The Accelerated Timeline is something I still won't pin hopes onto, but it's increasingly possible (like 3% instead of 2%).
What defines the AT is:
- This. Plasma Magnet Sails. If everything goes well, we could see them in tests by the 2020s. It won't cost much to build a magsail, but in space, everything's expensive. We could test it out by sending a Roadster to Mars. If it's truly possible to get to Mars in a week, the biggest hurdle towards space exploration— getting to these distant worlds in the first place— will have been overcome, at least somewhat. Not to mention that a magsail would accelerate deep space science. 0.2% light speed = 1.3 million miles per hour, and that's only if you accelerate for half of a day. If you can potentially get this up to 1% of light speed, it would be possible to reach Jupiter in 72 hours. Even with 0.2% light speed, you could get there in 15 days. Of course, the problem then is slowing down; it'd take much longer if you wanted to actually orbit the damn planet. Also, if we could regularly travel to Mars in about a week, we could easily try out that magnetosphere reconstruction we geeked out over a while back.
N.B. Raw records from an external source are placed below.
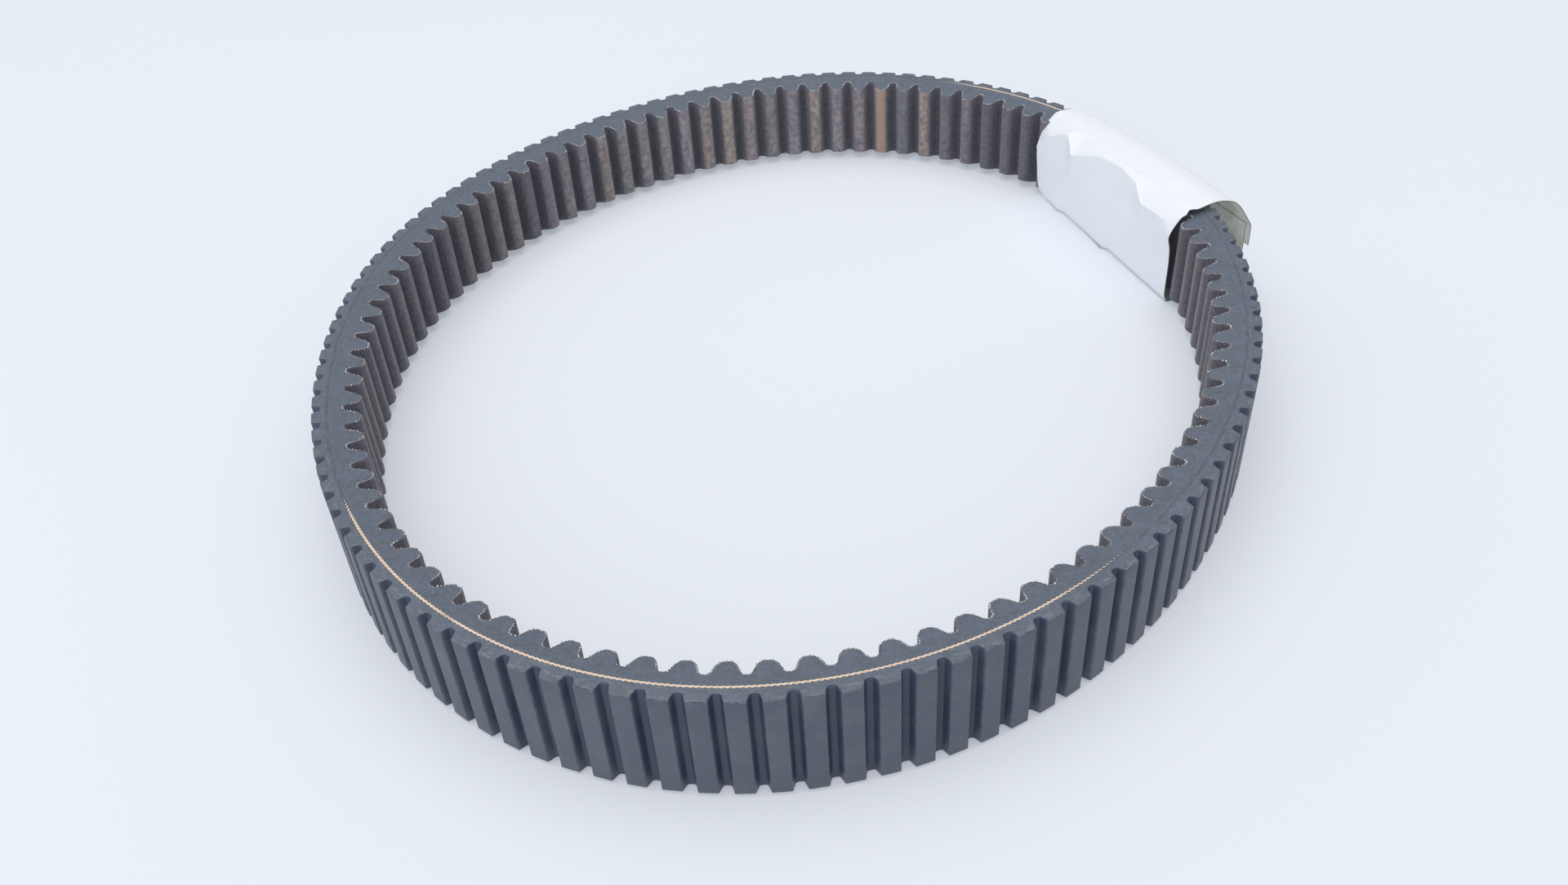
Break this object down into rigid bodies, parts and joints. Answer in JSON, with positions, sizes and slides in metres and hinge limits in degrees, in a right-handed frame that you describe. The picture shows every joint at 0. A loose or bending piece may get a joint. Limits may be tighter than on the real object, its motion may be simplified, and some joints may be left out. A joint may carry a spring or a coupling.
{
  "type": "double-cogged variable-speed drive belt",
  "caption": "Endless vee drive belt with tall rounded cogs inside and flat-topped cogs outside, lying on its side, with a loose card sleeve wrapped round it.",
  "frame": {"origin": "middle of the bounding box, at the level of the sleeve's underside, which is the lowest point", "axes": "+Z is the belt's width and the loop's axis, so the belt lies on its side; +Y is the loop's longer way; +X completes it, with the sleeve on the +X side"},
  "size_m": [0.3406, 0.3792, 0.0398],
  "materials": {
    "outer_rubber": "matte slate-black rubber with the print of a fine diagonal weave on the lands and fine ribs in the grooves",
    "cushion_rubber": "matte ground rubber",
    "cord_yarn": "twisted tan yarn",
    "cog_rubber": "matte ground rubber with fine buffing marks",
    "cog_cloth": "rubberised bias-woven cloth, worn lighter on the crests",
    "white_card": "smooth white card, creased",
    "clear_tape": "clear glossy tape"
  },
  "bodies": {
    "belt": {"overcord_rubber": "outer_rubber", "upper_cushion": "cushion_rubber", "tension_cord": "cord_yarn", "lower_cushion": "cushion_rubber", "cog_rubber": "cog_rubber", "cog_fabric": "cog_cloth"},
    "sleeve": {"sleeve_card": "white_card", "sleeve_tape": "clear_tape"}
  },
  "joints": [
    {"name": "sleeve_slide", "type": "hinge", "parent": "belt", "child": "sleeve", "pos_m": [-0.03758, 0.02134, 0.019], "axis": [0, 0, 1], "range_deg": [-32, 3]}
  ]
}
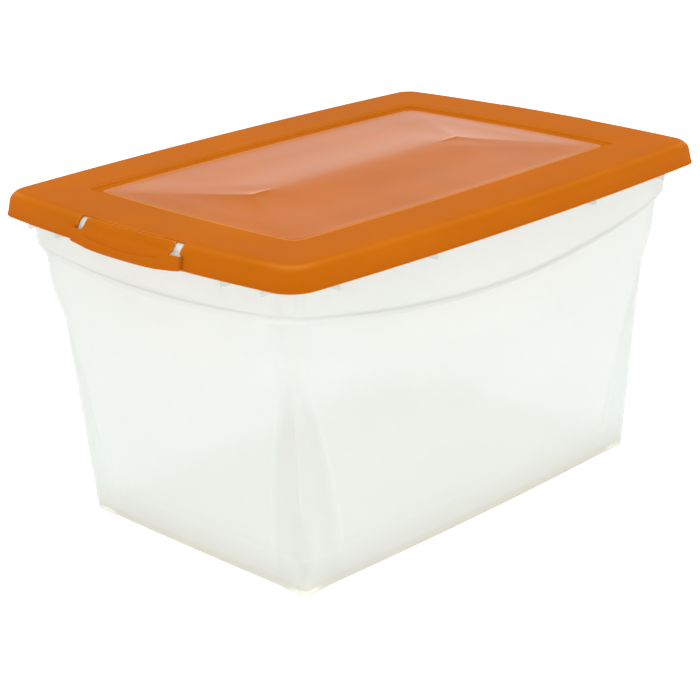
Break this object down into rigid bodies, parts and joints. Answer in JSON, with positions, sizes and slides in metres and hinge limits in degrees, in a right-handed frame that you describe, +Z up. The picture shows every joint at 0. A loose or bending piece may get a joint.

- Fusion power. We've all been hearing about the amazing advancements in fusion recently. With the addition of AI in architectural design and plasma control, it's possible that we'll see first ignition by the 2020s.
- Silicon quantum computers. Google is clearly teasing something, and if we can create silicon quantum computers, we could have QCs with billions of qubits before the 2020s are finished. Do you know what that would do for machine learning? Sure, calibration would be terror, but it's possible. Imagine starting the decade with virtually nothing except a quantum computer that barely reaches quantum supremacy, news stories about a new Moore's Law for quantum computers being huge for a while, and then all of a sudden, Alphabet Corporation comes out with a 1 billion qubit universal quantum computer in 2025. We've already created billion-plus qubit entanglement in silicon (edit: it's far better than that; it was ten billion qubit entanglement); we just couldn't use it.
- Brain scans + neural networks. Starspawn0 has already explained this. One of the things quantum computers can do expertly is machine learning, it turns out. That even goes for D-Wave's quantum-not-quantum computer. Imagine deep neural networks + brain scans + billion qubit quantum computers.
Talk about acceleration!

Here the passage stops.